## WHAT YOU HAVE TO DO
Emit the exact text of every line from the line with "bm = bmesh.new()" to the line with "bpy.context.scene.collection.objects.link(empty)", both ends included. No other output is expected.

## DATASET CONTENT
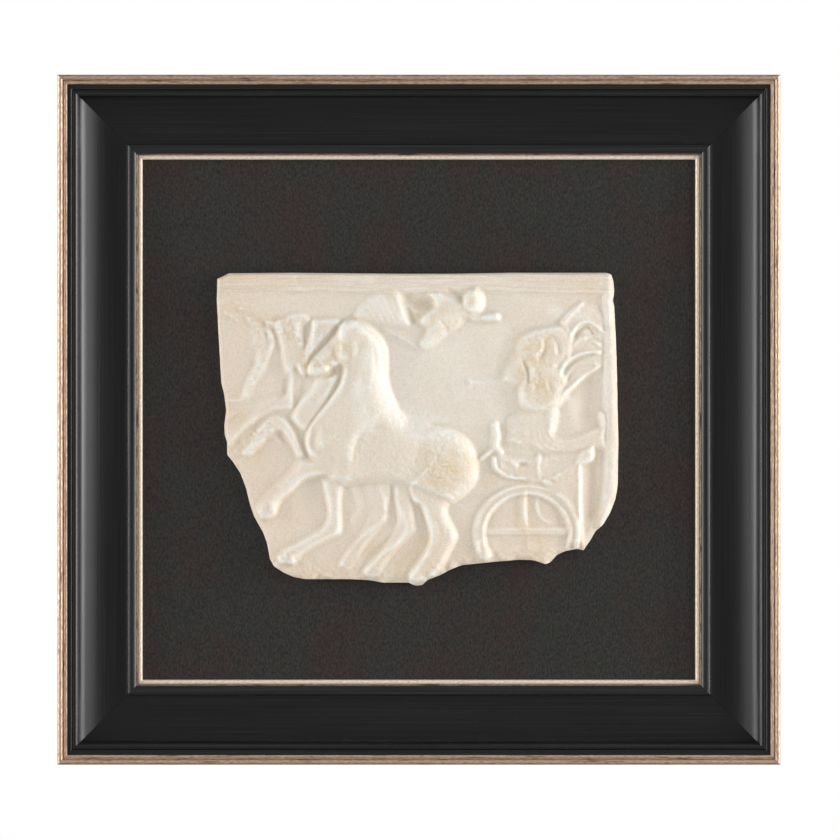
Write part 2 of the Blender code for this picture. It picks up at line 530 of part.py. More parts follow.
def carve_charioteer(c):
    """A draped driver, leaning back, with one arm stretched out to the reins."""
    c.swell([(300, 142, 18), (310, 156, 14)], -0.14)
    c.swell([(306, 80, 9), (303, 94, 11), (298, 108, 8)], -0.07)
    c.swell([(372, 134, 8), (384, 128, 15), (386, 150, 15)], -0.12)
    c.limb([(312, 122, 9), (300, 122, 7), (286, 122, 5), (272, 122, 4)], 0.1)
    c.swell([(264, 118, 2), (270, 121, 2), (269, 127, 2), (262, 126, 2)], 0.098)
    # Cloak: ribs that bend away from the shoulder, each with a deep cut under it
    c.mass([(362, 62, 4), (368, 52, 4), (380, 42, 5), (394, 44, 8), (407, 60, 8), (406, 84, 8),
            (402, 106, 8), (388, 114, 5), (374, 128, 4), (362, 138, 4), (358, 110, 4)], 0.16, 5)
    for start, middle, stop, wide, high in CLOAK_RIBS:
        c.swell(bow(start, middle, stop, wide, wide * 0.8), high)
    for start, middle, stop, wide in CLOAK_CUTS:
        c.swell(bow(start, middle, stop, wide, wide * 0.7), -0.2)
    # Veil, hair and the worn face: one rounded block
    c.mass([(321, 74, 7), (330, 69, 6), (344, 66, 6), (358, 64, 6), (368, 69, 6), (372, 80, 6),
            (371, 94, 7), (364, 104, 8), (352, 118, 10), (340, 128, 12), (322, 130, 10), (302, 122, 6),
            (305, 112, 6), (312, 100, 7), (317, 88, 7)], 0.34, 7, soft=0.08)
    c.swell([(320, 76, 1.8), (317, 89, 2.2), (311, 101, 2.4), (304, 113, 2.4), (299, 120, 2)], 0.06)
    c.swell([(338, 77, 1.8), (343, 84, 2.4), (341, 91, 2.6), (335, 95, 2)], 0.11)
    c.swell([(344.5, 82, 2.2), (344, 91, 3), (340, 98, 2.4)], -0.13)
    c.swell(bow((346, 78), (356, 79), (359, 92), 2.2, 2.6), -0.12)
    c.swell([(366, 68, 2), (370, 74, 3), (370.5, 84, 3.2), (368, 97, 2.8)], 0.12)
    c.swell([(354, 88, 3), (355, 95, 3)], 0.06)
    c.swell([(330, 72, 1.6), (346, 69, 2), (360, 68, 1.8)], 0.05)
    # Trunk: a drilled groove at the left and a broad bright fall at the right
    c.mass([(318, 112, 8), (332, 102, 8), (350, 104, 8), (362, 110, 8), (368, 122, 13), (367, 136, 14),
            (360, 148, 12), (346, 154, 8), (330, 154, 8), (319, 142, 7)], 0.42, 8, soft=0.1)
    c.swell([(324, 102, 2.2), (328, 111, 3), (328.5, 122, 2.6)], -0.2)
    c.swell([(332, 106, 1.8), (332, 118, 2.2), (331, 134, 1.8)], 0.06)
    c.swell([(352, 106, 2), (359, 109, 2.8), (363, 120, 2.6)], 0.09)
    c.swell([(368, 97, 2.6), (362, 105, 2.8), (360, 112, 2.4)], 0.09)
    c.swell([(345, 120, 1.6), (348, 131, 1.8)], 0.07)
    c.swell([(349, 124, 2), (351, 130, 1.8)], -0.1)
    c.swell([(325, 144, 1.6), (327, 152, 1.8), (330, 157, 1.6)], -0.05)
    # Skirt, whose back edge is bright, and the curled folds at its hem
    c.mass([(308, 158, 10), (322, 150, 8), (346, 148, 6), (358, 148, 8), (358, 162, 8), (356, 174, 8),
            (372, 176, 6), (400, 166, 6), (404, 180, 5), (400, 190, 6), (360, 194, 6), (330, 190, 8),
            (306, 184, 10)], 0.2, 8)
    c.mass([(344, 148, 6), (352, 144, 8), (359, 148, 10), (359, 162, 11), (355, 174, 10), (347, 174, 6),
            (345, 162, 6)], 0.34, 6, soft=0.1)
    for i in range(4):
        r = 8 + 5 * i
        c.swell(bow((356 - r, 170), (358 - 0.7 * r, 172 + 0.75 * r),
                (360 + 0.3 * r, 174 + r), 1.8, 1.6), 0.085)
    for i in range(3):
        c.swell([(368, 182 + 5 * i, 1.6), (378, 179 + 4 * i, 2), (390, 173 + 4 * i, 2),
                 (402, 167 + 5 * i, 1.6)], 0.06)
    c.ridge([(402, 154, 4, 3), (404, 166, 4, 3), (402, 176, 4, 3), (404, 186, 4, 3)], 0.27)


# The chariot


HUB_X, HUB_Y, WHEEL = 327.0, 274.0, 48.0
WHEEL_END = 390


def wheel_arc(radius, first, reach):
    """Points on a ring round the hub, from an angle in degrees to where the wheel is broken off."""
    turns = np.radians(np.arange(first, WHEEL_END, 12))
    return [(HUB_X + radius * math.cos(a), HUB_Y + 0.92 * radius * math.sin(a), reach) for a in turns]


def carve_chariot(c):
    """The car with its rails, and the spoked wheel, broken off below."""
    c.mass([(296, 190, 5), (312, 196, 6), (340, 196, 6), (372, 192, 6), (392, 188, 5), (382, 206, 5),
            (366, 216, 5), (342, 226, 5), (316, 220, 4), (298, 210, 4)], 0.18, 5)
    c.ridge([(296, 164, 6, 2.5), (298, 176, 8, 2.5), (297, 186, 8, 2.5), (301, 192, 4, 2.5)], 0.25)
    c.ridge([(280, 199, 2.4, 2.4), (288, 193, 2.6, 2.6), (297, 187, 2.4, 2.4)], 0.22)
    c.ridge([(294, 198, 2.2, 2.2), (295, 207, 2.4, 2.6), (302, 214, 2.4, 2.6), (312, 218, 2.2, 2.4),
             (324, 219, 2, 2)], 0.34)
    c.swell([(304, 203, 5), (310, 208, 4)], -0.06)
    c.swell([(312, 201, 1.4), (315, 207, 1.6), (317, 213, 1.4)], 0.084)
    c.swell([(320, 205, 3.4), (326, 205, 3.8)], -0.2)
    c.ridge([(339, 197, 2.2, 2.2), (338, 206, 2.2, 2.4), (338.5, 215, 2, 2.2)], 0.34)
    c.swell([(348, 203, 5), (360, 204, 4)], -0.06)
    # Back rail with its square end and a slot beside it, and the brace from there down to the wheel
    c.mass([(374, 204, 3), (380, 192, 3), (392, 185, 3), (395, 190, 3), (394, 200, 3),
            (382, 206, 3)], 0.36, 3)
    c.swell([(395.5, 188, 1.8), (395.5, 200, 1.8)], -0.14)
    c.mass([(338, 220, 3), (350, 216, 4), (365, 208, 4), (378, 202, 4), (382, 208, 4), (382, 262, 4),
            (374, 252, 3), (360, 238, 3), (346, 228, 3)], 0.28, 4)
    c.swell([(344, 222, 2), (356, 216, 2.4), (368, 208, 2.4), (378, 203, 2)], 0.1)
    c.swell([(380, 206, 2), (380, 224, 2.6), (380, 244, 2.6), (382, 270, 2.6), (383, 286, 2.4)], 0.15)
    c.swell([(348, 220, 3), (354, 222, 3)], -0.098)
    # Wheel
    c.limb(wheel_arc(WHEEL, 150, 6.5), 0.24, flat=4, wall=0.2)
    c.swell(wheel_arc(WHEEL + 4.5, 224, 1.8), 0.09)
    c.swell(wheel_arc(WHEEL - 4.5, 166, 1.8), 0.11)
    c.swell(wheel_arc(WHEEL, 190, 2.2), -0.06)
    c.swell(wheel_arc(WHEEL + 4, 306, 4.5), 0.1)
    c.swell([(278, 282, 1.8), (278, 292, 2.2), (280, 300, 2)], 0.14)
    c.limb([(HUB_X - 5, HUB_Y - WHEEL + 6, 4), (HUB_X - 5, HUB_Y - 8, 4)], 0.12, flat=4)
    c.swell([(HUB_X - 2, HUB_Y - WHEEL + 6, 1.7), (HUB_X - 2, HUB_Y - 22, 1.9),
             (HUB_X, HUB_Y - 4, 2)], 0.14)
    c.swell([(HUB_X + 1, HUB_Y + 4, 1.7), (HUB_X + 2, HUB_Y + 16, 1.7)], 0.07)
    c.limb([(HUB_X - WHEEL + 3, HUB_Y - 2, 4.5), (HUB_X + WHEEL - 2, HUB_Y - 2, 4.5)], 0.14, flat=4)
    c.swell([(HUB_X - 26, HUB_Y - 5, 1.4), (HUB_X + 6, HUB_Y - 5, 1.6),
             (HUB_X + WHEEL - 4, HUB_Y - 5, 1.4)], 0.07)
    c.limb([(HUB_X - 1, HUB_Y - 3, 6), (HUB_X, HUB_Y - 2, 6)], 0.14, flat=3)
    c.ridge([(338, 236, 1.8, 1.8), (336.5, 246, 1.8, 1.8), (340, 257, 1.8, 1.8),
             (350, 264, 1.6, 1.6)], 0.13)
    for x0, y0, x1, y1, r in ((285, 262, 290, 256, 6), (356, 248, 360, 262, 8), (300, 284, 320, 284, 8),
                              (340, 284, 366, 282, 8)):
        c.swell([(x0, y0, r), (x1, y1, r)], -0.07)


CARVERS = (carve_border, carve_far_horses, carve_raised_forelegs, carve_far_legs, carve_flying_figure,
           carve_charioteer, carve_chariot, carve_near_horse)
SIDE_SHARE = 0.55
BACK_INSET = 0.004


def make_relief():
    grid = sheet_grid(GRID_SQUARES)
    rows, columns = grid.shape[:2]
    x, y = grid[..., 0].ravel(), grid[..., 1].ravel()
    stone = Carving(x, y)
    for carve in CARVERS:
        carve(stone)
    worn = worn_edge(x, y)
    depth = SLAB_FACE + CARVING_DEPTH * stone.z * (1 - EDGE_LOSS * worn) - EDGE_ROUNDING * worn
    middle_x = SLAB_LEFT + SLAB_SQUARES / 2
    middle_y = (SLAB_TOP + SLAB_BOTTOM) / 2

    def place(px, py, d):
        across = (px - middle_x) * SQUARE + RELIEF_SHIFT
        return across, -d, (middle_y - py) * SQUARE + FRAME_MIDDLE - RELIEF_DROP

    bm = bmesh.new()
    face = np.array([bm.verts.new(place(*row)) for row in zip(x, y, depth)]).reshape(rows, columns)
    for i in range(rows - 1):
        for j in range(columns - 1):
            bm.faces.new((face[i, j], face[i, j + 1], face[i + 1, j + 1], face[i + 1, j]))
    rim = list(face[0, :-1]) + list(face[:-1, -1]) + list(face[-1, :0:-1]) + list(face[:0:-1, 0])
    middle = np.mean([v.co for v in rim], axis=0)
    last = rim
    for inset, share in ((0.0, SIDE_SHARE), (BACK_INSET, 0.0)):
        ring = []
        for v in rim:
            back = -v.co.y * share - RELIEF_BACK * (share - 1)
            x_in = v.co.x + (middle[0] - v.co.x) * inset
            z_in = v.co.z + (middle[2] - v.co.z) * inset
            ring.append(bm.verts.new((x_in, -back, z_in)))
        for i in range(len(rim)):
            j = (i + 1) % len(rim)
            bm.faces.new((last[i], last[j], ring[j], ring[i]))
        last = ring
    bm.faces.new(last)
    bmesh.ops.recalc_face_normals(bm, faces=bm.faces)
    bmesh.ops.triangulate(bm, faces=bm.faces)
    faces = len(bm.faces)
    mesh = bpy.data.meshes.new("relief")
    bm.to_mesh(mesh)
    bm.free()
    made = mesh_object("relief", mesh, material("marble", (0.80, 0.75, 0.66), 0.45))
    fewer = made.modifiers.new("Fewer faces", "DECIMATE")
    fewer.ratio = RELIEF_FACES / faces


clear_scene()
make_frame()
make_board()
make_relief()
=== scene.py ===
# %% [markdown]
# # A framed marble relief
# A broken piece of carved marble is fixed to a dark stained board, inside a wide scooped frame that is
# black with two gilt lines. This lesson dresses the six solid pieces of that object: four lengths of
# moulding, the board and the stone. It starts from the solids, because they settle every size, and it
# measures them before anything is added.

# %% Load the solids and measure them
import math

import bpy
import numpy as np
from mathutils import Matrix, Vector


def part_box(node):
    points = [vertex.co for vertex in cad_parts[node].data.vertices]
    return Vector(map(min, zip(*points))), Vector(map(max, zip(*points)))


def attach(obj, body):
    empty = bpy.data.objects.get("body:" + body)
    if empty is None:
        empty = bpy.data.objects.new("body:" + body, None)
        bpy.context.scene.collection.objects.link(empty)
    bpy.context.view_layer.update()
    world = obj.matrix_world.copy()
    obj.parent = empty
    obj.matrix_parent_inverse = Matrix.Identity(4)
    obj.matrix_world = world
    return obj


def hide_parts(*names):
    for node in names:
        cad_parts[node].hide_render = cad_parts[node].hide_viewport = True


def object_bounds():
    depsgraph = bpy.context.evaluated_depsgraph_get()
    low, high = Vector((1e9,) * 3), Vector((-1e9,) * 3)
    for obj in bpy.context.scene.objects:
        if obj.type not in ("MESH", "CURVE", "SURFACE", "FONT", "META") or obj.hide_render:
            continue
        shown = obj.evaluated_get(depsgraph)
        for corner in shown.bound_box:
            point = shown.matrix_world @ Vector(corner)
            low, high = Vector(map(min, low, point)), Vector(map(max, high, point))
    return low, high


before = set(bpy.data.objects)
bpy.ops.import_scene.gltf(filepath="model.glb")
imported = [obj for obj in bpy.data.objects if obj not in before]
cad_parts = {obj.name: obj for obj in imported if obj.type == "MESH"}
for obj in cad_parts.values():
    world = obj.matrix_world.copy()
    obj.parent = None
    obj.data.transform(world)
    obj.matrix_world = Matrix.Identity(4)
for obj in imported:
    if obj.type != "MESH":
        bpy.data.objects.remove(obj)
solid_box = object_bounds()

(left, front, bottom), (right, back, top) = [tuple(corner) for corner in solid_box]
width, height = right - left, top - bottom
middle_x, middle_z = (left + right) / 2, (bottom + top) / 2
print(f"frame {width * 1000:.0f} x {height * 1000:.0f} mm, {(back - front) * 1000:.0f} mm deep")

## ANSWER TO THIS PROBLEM
    bm = bmesh.new()
    face = np.array([bm.verts.new(place(*row)) for row in zip(x, y, depth)]).reshape(rows, columns)
    for i in range(rows - 1):
        for j in range(columns - 1):
            bm.faces.new((face[i, j], face[i, j + 1], face[i + 1, j + 1], face[i + 1, j]))
    rim = list(face[0, :-1]) + list(face[:-1, -1]) + list(face[-1, :0:-1]) + list(face[:0:-1, 0])
    middle = np.mean([v.co for v in rim], axis=0)
    last = rim
    for inset, share in ((0.0, SIDE_SHARE), (BACK_INSET, 0.0)):
        ring = []
        for v in rim:
            back = -v.co.y * share - RELIEF_BACK * (share - 1)
            x_in = v.co.x + (middle[0] - v.co.x) * inset
            z_in = v.co.z + (middle[2] - v.co.z) * inset
            ring.append(bm.verts.new((x_in, -back, z_in)))
        for i in range(len(rim)):
            j = (i + 1) % len(rim)
            bm.faces.new((last[i], last[j], ring[j], ring[i]))
        last = ring
    bm.faces.new(last)
    bmesh.ops.recalc_face_normals(bm, faces=bm.faces)
    bmesh.ops.triangulate(bm, faces=bm.faces)
    faces = len(bm.faces)
    mesh = bpy.data.meshes.new("relief")
    bm.to_mesh(mesh)
    bm.free()
    made = mesh_object("relief", mesh, material("marble", (0.80, 0.75, 0.66), 0.45))
    fewer = made.modifiers.new("Fewer faces", "DECIMATE")
    fewer.ratio = RELIEF_FACES / faces


clear_scene()
make_frame()
make_board()
make_relief()
=== scene.py ===
# %% [markdown]
# # A framed marble relief
# A broken piece of carved marble is fixed to a dark stained board, inside a wide scooped frame that is
# black with two gilt lines. This lesson dresses the six solid pieces of that object: four lengths of
# moulding, the board and the stone. It starts from the solids, because they settle every size, and it
# measures them before anything is added.

# %% Load the solids and measure them
import math

import bpy
import numpy as np
from mathutils import Matrix, Vector


def part_box(node):
    points = [vertex.co for vertex in cad_parts[node].data.vertices]
    return Vector(map(min, zip(*points))), Vector(map(max, zip(*points)))


def attach(obj, body):
    empty = bpy.data.objects.get("body:" + body)
    if empty is None:
        empty = bpy.data.objects.new("body:" + body, None)
        bpy.context.scene.collection.objects.link(empty)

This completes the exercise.